Marketing: Week Five

Sold ten “Cheesesteak”‘s, (plus a “Best Ride” and an “Outrageous.”) Have now paid for the fellow who formatted me and am working on the printer. One sale was to a middle-aged stranger, who came up to my table at the French, looked at my display, and said, “I admire your guts.” Further conversation revealed he was an attorney from upstate New York, who’d once lost “a bundle” operating a no-alcohol club for beginner rock bands to show them they could make a go of it without a recording contract. He also’d been involved in the formation of a town of primarily Yiddish speaking Hasidic Jews, which has the youngest median age — and highest poverty rate– of any municipality in the country. The first fact had made me want to hear more from him, the second not-so-much.
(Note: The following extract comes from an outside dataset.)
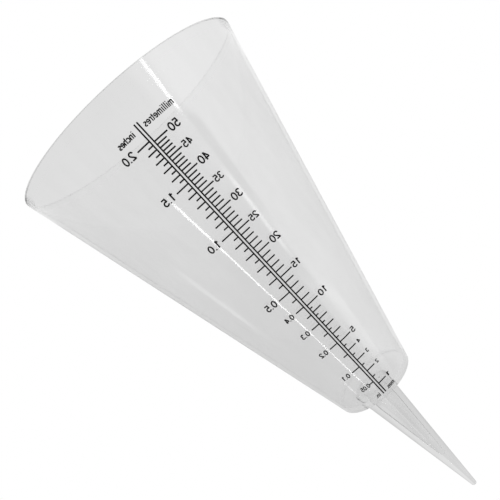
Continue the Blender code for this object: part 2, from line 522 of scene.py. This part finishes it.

One acquaintance rebuffed my pitch, saying he only read books about Nazis, preferably with swastikas on the cover. One purchaser said she would read “Cheesesteak” as soon as she finished all seven volumes of “In Search of Lost Time, which, Kindle informed her, she was 54% through. (Well, I thought, our works are similar, except Proust began with a madeleine.) One came up to my table and said, “Where’s the refund window? I thought it said ‘Cheesecake.’ I was expecting racy pictures. Like a trim ankle, at least.” One freebie-recipient revealed her first affair had been with Jim Kweskin (p. 69) and that she’d once utilized the services (unrelated to Mr. K.) of the abortionist mentioned on p. 79. Neither of these revelations had occurred in any of our every-few-years conversations of the past five decades.

All in all, I am consolidating my self-possession around what I am doing. I sit up in my chair, take in the world, and think, This is who I am. It feels more rewarding than occupying myself with thoughts of Donald Trump or the Warriors.